À Miramas, les cheminots de la gare de triage du Sud-Est ont pu constater depuis 2006 les effets de la libéralisation : un non-sens économique et écologique. Ils profitent du mouvement de grève pour porter des solutions alternatives.
Rien ne prédisposait les hommes à développer une ville aux portes de la plaine steppique, aride et hostile, de la Crau. C’est pourtant là que la population de Miramas s’est fixée au rythme de l’extension du réseau ferroviaire. Les premiers baraquements ouvriers du XIXe siècle ont donné naissance à une cité cheminote à l’identité marquée. Ici, on sait que le rail est consubstantiel au développement du territoire et de l’industrie. La casse du fret ferroviaire n’a pas épargné l’immense gare de triage de Miramas. Configurée initialement pour traiter 3 000 wagons par jour, la plateforme n’en trie aujourd’hui plus que 500.

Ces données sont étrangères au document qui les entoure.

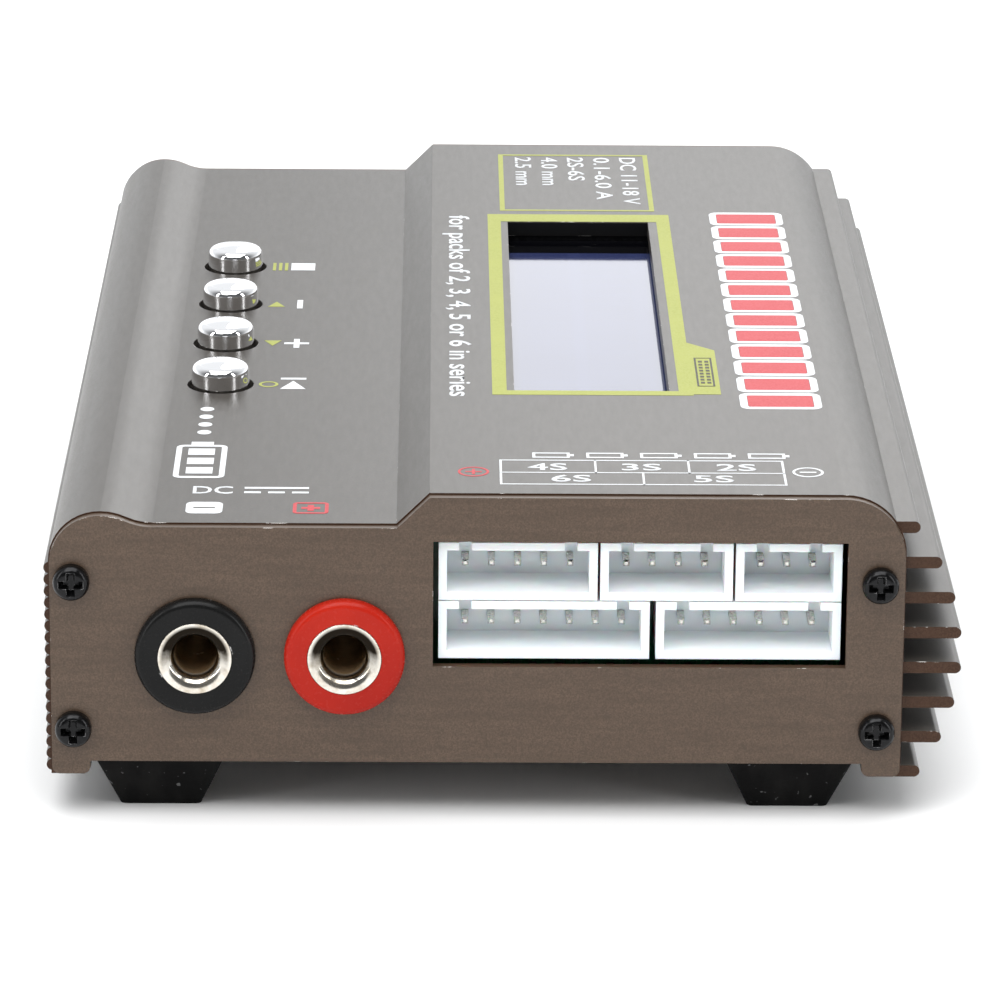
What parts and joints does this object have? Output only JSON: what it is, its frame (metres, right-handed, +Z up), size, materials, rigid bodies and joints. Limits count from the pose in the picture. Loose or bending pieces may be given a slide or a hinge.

Sur tout le territoire, le rail est délaissé au profit de la route, résultat d’une politique du tout-concurrence. La libéralisation du secteur, en 2006, n’a pas permis son développement, loin de là. Ce sont pourtant les mêmes arguments qui sont aujourd’hui employés lorsqu’il s’agit de promouvoir le « nouveau pacte ferroviaire » du gouvernement.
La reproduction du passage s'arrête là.